MeV dark matter in the 3+1+1 model

TL;DR

This paper explores a model combining MeV-scale dark matter and sterile neutrinos to address neutrino oscillation anomalies and the galactic 511 keV gamma-ray excess, proposing a consistent theoretical framework.

Contribution

It introduces a novel 3+1+1 neutrino model with a light scalar dark matter candidate interacting with sterile neutrinos, linking neutrino anomalies and dark matter phenomena.

Findings

The model can explain neutrino oscillation anomalies.

It provides a potential explanation for the galactic 511 keV gamma-ray excess.

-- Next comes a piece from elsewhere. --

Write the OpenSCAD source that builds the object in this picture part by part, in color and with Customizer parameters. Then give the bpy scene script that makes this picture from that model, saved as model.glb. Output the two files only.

The theory remains consistent with collider, supernova, and cosmological constraints.

Abstract

The existence of light sterile neutrinos in the eV mass range with relatively large mixing angles with the active neutrinos has been proposed for a variety of reasons, including to improve the fit to the LSND and MiniBooNE neutrino oscillation experiments, and reactor disappearance experiments. In ref. Phys. Rev. D 84, 053001 (2011), it was shown that neutrino mixing with a heavier sterile neutrino, in the mass range between 33 eV and several GeV, could significantly affect and improve the agreement between neutrino oscillation models with light sterile neutrinos and short baseline experimental results, allowing for a new source of CP violation in appearance experiments and for different apparent mixing angles in appearance and disappearance experiments. However in refs. Phys. Rev. D 86, 033015 (2012) and JHEP 1204, 083 (2012) it was shown that various collider experiment, supernovae, and cosmological constraints can eliminate most of the parameter region where such a heavy sterile neutrino can have a significant effect on neutrino oscillations. In this paper we consider the effects of allowing a new light scalar in the MeV mass region, which is a potential dark matter candidate, to interact with the sterile neutrinos, and show that the resulting model is a consistent theory of neutrino oscillation anomalies and dark matter which can also potentially explain the INTEGRAL excess of 511 keV gamma rays in the central region of the galaxy.